Extract the entries in their exact form.

** Begin **

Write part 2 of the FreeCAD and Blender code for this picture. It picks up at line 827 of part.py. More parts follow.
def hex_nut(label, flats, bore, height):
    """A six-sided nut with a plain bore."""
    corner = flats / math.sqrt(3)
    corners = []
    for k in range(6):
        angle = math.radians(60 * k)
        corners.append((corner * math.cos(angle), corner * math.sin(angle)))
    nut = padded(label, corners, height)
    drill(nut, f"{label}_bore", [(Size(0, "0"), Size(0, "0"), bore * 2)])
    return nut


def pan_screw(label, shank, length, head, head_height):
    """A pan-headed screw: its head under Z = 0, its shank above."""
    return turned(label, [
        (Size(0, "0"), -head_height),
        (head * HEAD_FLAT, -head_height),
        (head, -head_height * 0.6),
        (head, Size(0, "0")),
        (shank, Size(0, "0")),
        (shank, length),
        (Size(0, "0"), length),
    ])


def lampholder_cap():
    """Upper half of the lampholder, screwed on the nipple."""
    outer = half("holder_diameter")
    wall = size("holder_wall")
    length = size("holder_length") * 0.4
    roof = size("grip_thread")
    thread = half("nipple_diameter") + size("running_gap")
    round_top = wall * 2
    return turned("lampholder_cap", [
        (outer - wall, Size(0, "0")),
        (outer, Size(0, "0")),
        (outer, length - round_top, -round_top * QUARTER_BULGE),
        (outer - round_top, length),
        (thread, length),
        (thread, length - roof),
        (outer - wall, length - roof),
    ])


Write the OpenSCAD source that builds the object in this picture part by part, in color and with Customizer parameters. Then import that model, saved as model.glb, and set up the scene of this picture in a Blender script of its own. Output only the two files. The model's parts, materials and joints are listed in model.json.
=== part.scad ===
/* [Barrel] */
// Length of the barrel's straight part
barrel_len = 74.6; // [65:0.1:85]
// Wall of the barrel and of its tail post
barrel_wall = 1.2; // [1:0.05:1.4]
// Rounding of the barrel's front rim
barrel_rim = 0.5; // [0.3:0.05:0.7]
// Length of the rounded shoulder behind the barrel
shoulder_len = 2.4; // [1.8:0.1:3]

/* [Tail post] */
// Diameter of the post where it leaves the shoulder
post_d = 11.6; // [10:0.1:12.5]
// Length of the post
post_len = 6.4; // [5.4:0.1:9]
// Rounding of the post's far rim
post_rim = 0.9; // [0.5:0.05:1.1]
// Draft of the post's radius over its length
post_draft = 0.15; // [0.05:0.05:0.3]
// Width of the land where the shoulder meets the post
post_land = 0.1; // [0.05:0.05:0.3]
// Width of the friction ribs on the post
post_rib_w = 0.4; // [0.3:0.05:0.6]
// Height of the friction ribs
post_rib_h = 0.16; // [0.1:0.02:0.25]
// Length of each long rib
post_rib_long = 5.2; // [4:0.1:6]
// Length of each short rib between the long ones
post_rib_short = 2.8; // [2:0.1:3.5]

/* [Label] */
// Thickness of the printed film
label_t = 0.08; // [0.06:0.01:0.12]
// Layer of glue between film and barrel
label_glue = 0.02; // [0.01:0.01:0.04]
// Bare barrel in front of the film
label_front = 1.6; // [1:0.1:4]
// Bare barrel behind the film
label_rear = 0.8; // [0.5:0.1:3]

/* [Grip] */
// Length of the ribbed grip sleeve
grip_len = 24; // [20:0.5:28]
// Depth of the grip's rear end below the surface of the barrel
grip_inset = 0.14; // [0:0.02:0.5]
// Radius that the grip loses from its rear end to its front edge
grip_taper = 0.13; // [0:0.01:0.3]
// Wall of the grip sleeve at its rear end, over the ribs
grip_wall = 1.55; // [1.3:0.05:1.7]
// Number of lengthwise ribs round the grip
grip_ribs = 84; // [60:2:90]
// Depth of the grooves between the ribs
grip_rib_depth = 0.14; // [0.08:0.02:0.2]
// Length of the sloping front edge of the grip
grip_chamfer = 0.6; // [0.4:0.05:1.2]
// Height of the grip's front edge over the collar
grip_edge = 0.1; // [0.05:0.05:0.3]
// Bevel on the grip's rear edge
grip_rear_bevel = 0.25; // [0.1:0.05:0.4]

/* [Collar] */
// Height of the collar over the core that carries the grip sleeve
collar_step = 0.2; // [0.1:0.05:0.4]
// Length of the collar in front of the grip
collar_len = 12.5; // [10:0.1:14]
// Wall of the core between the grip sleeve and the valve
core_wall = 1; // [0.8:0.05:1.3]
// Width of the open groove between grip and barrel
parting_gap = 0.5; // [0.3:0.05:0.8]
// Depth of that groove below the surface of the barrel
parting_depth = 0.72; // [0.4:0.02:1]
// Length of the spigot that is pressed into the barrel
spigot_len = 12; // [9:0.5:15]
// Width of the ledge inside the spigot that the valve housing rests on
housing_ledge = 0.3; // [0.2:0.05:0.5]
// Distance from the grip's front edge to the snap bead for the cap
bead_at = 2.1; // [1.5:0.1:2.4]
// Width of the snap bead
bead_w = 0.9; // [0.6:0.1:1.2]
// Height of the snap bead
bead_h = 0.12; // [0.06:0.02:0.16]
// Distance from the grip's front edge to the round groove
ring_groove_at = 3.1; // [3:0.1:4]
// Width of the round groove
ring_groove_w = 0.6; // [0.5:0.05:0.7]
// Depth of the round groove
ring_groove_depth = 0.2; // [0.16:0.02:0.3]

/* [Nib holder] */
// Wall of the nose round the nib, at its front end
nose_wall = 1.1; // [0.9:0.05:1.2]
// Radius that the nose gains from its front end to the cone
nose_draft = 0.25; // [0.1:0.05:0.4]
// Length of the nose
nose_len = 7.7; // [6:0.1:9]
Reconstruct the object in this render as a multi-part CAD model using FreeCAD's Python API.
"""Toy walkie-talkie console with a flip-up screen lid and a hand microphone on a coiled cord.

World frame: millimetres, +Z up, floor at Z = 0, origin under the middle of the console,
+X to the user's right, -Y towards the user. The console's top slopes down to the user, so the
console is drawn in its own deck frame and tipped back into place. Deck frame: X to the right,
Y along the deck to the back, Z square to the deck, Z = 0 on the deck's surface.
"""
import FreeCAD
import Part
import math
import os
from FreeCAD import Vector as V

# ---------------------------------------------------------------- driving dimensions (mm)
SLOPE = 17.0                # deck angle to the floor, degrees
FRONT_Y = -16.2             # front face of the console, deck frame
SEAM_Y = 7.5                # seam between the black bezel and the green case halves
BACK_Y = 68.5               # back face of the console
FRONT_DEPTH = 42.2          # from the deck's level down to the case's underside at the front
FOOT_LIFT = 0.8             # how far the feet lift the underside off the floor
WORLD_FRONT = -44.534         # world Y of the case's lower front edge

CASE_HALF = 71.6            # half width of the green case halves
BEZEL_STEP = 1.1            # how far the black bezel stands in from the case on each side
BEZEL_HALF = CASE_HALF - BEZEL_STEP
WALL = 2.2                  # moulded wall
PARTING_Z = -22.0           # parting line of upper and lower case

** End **

**WRITTEN RESPONSE:**
Write part 2 of the FreeCAD and Blender code for this picture. It picks up at line 827 of part.py. More parts follow.
def hex_nut(label, flats, bore, height):
    """A six-sided nut with a plain bore."""
    corner = flats / math.sqrt(3)
    corners = []
    for k in range(6):
        angle = math.radians(60 * k)
        corners.append((corner * math.cos(angle), corner * math.sin(angle)))
    nut = padded(label, corners, height)
    drill(nut, f"{label}_bore", [(Size(0, "0"), Size(0, "0"), bore * 2)])
    return nut


def pan_screw(label, shank, length, head, head_height):
    """A pan-headed screw: its head under Z = 0, its shank above."""
    return turned(label, [
        (Size(0, "0"), -head_height),
        (head * HEAD_FLAT, -head_height),
        (head, -head_height * 0.6),
        (head, Size(0, "0")),
        (shank, Size(0, "0")),
        (shank, length),
        (Size(0, "0"), length),
    ])


def lampholder_cap():
    """Upper half of the lampholder, screwed on the nipple."""
    outer = half("holder_diameter")
    wall = size("holder_wall")
    length = size("holder_length") * 0.4
    roof = size("grip_thread")
    thread = half("nipple_diameter") + size("running_gap")
    round_top = wall * 2
    return turned("lampholder_cap", [
        (outer - wall, Size(0, "0")),
        (outer, Size(0, "0")),
        (outer, length - round_top, -round_top * QUARTER_BULGE),
        (outer - round_top, length),
        (thread, length),
        (thread, length - roof),
        (outer - wall, length - roof),
    ])


Write the OpenSCAD source that builds the object in this picture part by part, in color and with Customizer parameters. Then import that model, saved as model.glb, and set up the scene of this picture in a Blender script of its own. Output only the two files. The model's parts, materials and joints are listed in model.json.
=== part.scad ===
/* [Barrel] */
// Length of the barrel's straight part
barrel_len = 74.6; // [65:0.1:85]
// Wall of the barrel and of its tail post
barrel_wall = 1.2; // [1:0.05:1.4]
// Rounding of the barrel's front rim
barrel_rim = 0.5; // [0.3:0.05:0.7]
// Length of the rounded shoulder behind the barrel
shoulder_len = 2.4; // [1.8:0.1:3]

/* [Tail post] */
// Diameter of the post where it leaves the shoulder
post_d = 11.6; // [10:0.1:12.5]
// Length of the post
post_len = 6.4; // [5.4:0.1:9]
// Rounding of the post's far rim
post_rim = 0.9; // [0.5:0.05:1.1]
// Draft of the post's radius over its length
post_draft = 0.15; // [0.05:0.05:0.3]
// Width of the land where the shoulder meets the post
post_land = 0.1; // [0.05:0.05:0.3]
// Width of the friction ribs on the post
post_rib_w = 0.4; // [0.3:0.05:0.6]
// Height of the friction ribs
post_rib_h = 0.16; // [0.1:0.02:0.25]
// Length of each long rib
post_rib_long = 5.2; // [4:0.1:6]
// Length of each short rib between the long ones
post_rib_short = 2.8; // [2:0.1:3.5]

/* [Label] */
// Thickness of the printed film
label_t = 0.08; // [0.06:0.01:0.12]
// Layer of glue between film and barrel
label_glue = 0.02; // [0.01:0.01:0.04]
// Bare barrel in front of the film
label_front = 1.6; // [1:0.1:4]
// Bare barrel behind the film
label_rear = 0.8; // [0.5:0.1:3]

/* [Grip] */
// Length of the ribbed grip sleeve
grip_len = 24; // [20:0.5:28]
// Depth of the grip's rear end below the surface of the barrel
grip_inset = 0.14; // [0:0.02:0.5]
// Radius that the grip loses from its rear end to its front edge
grip_taper = 0.13; // [0:0.01:0.3]
// Wall of the grip sleeve at its rear end, over the ribs
grip_wall = 1.55; // [1.3:0.05:1.7]
// Number of lengthwise ribs round the grip
grip_ribs = 84; // [60:2:90]
// Depth of the grooves between the ribs
grip_rib_depth = 0.14; // [0.08:0.02:0.2]
// Length of the sloping front edge of the grip
grip_chamfer = 0.6; // [0.4:0.05:1.2]
// Height of the grip's front edge over the collar
grip_edge = 0.1; // [0.05:0.05:0.3]
// Bevel on the grip's rear edge
grip_rear_bevel = 0.25; // [0.1:0.05:0.4]

/* [Collar] */
// Height of the collar over the core that carries the grip sleeve
collar_step = 0.2; // [0.1:0.05:0.4]
// Length of the collar in front of the grip
collar_len = 12.5; // [10:0.1:14]
// Wall of the core between the grip sleeve and the valve
core_wall = 1; // [0.8:0.05:1.3]
// Width of the open groove between grip and barrel
parting_gap = 0.5; // [0.3:0.05:0.8]
// Depth of that groove below the surface of the barrel
parting_depth = 0.72; // [0.4:0.02:1]
// Length of the spigot that is pressed into the barrel
spigot_len = 12; // [9:0.5:15]
// Width of the ledge inside the spigot that the valve housing rests on
housing_ledge = 0.3; // [0.2:0.05:0.5]
// Distance from the grip's front edge to the snap bead for the cap
bead_at = 2.1; // [1.5:0.1:2.4]
// Width of the snap bead
bead_w = 0.9; // [0.6:0.1:1.2]
// Height of the snap bead
bead_h = 0.12; // [0.06:0.02:0.16]
// Distance from the grip's front edge to the round groove
ring_groove_at = 3.1; // [3:0.1:4]
// Width of the round groove
ring_groove_w = 0.6; // [0.5:0.05:0.7]
// Depth of the round groove
ring_groove_depth = 0.2; // [0.16:0.02:0.3]

/* [Nib holder] */
// Wall of the nose round the nib, at its front end
nose_wall = 1.1; // [0.9:0.05:1.2]
// Radius that the nose gains from its front end to the cone
nose_draft = 0.25; // [0.1:0.05:0.4]
// Length of the nose
nose_len = 7.7; // [6:0.1:9]
Reconstruct the object in this render as a multi-part CAD model using FreeCAD's Python API.
"""Toy walkie-talkie console with a flip-up screen lid and a hand microphone on a coiled cord.

World frame: millimetres, +Z up, floor at Z = 0, origin under the middle of the console,
+X to the user's right, -Y towards the user. The console's top slopes down to the user, so the
console is drawn in its own deck frame and tipped back into place. Deck frame: X to the right,
Y along the deck to the back, Z square to the deck, Z = 0 on the deck's surface.
"""
import FreeCAD
import Part
import math
import os
from FreeCAD import Vector as V

# ---------------------------------------------------------------- driving dimensions (mm)
SLOPE = 17.0                # deck angle to the floor, degrees
FRONT_Y = -16.2             # front face of the console, deck frame
SEAM_Y = 7.5                # seam between the black bezel and the green case halves
BACK_Y = 68.5               # back face of the console
FRONT_DEPTH = 42.2          # from the deck's level down to the case's underside at the front
FOOT_LIFT = 0.8             # how far the feet lift the underside off the floor
WORLD_FRONT = -44.534         # world Y of the case's lower front edge

CASE_HALF = 71.6            # half width of the green case halves
BEZEL_STEP = 1.1            # how far the black bezel stands in from the case on each side
BEZEL_HALF = CASE_HALF - BEZEL_STEP
WALL = 2.2                  # moulded wall
PARTING_Z = -22.0           # parting line of upper and lower case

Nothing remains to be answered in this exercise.